What you are asked to do. Repeat exactly the stretch of lines from the line containing "addLooseShapes(book);" through the line containing "if empty is", both included, and nothing else.
━━━━━ Data in this exercise
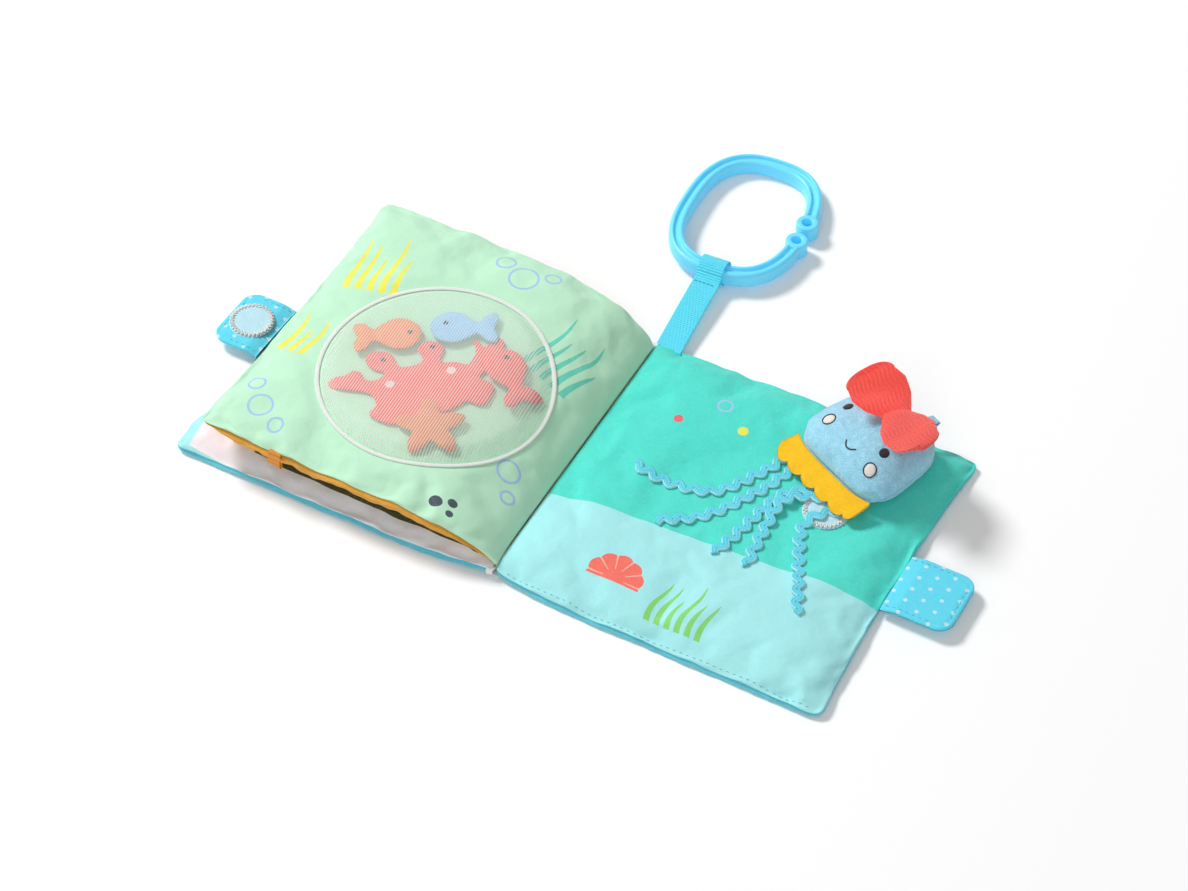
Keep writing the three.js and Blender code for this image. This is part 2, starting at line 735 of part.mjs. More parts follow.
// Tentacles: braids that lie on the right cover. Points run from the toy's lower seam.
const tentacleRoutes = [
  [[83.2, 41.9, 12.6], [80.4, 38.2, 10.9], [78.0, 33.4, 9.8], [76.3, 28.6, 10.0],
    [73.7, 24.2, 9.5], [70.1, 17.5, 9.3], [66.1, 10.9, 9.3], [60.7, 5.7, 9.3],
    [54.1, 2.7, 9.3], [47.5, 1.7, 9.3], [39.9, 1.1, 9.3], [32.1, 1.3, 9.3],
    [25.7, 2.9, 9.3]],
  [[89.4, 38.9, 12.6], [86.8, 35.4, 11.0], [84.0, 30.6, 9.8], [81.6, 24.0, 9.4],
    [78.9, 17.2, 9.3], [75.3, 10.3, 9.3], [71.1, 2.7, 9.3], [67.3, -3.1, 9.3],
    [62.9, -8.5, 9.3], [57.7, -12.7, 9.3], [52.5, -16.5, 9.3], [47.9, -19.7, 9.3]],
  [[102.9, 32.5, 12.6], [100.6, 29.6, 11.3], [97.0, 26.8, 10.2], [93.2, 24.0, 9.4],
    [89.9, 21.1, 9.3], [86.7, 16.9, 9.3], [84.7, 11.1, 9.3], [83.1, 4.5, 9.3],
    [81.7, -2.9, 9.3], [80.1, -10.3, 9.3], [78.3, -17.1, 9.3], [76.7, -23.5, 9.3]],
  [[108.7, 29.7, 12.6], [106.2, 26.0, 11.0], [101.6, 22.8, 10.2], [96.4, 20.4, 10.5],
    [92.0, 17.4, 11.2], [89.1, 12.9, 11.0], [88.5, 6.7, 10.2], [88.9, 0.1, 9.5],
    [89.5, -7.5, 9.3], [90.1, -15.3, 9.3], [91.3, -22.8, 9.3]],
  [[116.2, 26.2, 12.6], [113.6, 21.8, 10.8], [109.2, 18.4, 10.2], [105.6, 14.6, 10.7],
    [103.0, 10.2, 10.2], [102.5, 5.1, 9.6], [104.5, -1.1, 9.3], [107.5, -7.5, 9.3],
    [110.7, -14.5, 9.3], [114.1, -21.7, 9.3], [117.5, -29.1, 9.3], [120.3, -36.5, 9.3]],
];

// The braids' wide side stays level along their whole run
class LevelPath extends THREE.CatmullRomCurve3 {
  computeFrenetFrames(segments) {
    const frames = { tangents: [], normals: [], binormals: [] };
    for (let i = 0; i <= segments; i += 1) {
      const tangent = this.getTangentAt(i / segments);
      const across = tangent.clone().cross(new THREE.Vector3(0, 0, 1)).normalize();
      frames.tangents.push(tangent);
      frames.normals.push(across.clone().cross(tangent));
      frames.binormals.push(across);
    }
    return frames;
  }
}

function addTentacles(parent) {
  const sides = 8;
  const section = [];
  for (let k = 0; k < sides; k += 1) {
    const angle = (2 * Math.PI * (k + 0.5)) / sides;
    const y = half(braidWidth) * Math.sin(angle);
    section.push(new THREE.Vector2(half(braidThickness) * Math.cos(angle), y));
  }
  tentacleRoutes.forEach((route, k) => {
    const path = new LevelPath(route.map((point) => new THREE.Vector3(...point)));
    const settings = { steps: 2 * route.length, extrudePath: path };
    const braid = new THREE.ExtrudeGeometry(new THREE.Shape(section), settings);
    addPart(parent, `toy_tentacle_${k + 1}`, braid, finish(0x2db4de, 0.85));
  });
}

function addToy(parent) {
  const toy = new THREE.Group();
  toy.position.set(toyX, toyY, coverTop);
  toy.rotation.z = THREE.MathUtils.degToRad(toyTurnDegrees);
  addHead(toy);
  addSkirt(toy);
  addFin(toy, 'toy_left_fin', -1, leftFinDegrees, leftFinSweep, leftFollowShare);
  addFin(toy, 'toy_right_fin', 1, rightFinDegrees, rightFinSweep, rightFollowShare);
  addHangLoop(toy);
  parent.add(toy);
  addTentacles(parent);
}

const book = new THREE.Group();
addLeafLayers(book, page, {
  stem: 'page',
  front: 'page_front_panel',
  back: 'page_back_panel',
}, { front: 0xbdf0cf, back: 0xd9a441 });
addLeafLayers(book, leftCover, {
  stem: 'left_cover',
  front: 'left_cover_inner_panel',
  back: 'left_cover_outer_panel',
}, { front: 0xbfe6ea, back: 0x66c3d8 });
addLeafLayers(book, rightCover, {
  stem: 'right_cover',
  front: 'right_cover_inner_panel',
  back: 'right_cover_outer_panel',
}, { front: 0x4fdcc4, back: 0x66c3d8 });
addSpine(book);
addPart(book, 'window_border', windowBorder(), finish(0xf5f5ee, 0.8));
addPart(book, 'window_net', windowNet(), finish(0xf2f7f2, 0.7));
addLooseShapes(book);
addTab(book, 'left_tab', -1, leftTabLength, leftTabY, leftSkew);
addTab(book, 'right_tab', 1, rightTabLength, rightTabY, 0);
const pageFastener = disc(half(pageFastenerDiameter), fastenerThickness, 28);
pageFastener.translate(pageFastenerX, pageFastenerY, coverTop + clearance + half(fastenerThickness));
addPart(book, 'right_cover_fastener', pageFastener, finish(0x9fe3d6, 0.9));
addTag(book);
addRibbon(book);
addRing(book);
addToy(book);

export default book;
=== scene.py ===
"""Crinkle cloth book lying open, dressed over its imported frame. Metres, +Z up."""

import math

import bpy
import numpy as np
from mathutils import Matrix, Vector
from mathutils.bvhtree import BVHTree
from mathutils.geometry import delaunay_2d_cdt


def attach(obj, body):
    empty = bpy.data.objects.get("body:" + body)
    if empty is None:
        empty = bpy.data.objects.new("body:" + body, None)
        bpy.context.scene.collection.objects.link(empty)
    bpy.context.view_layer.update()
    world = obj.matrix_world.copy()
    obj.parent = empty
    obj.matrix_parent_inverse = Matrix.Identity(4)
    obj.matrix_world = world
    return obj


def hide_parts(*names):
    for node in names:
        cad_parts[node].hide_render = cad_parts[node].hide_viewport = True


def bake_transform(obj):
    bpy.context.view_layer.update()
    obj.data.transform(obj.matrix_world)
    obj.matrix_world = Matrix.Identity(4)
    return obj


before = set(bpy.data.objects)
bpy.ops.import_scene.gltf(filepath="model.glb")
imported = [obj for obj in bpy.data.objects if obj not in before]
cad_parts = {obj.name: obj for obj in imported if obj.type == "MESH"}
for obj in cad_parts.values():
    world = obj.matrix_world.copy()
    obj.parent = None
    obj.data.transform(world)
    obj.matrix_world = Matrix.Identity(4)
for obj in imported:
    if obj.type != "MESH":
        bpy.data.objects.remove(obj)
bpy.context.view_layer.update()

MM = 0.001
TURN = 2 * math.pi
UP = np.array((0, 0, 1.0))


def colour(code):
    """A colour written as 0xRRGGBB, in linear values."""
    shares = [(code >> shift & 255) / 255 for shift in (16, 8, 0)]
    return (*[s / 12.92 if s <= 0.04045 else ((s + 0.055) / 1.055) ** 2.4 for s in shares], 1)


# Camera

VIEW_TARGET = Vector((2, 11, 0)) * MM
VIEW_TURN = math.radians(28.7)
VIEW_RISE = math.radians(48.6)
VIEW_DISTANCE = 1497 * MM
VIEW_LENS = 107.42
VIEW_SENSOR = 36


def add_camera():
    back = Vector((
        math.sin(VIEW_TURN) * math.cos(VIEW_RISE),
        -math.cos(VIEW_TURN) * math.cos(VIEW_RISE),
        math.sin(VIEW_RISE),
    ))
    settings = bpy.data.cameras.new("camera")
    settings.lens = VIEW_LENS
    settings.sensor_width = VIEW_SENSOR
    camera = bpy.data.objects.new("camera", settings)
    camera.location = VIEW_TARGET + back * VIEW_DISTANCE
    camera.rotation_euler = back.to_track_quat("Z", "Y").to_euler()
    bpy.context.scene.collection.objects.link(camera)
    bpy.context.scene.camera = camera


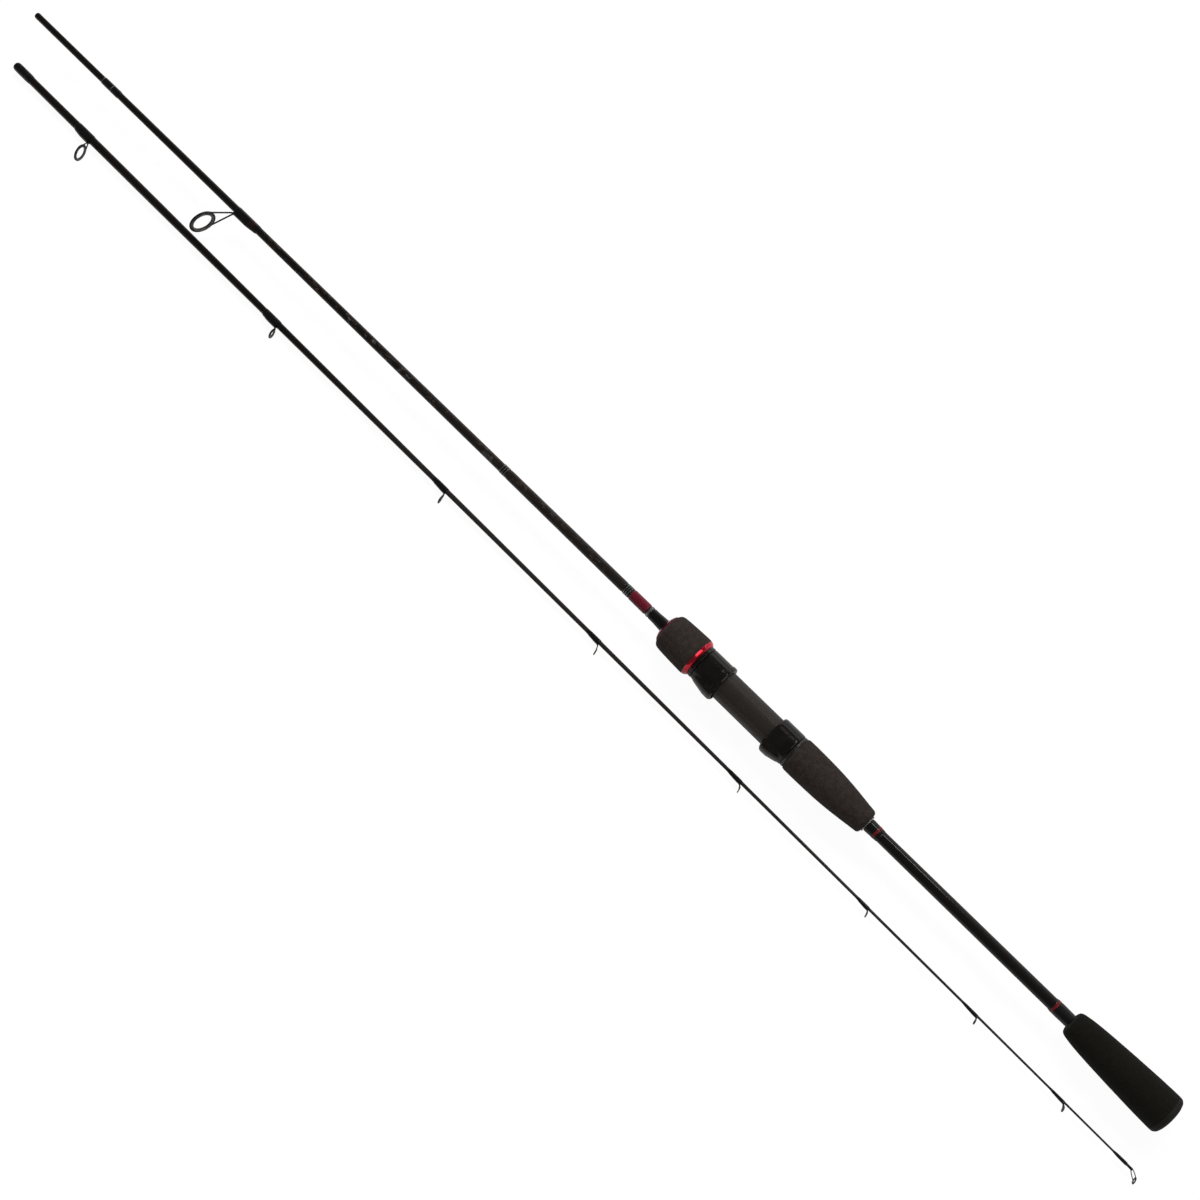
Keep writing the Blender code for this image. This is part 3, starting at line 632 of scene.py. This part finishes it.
━━━━━━━━━━
Written reply.
addLooseShapes(book);
addTab(book, 'left_tab', -1, leftTabLength, leftTabY, leftSkew);
addTab(book, 'right_tab', 1, rightTabLength, rightTabY, 0);
const pageFastener = disc(half(pageFastenerDiameter), fastenerThickness, 28);
pageFastener.translate(pageFastenerX, pageFastenerY, coverTop + clearance + half(fastenerThickness));
addPart(book, 'right_cover_fastener', pageFastener, finish(0x9fe3d6, 0.9));
addTag(book);
addRibbon(book);
addRing(book);
addToy(book);

export default book;
=== scene.py ===
"""Crinkle cloth book lying open, dressed over its imported frame. Metres, +Z up."""

import math

import bpy
import numpy as np
from mathutils import Matrix, Vector
from mathutils.bvhtree import BVHTree
from mathutils.geometry import delaunay_2d_cdt


def attach(obj, body):
    empty = bpy.data.objects.get("body:" + body)
    if empty is None:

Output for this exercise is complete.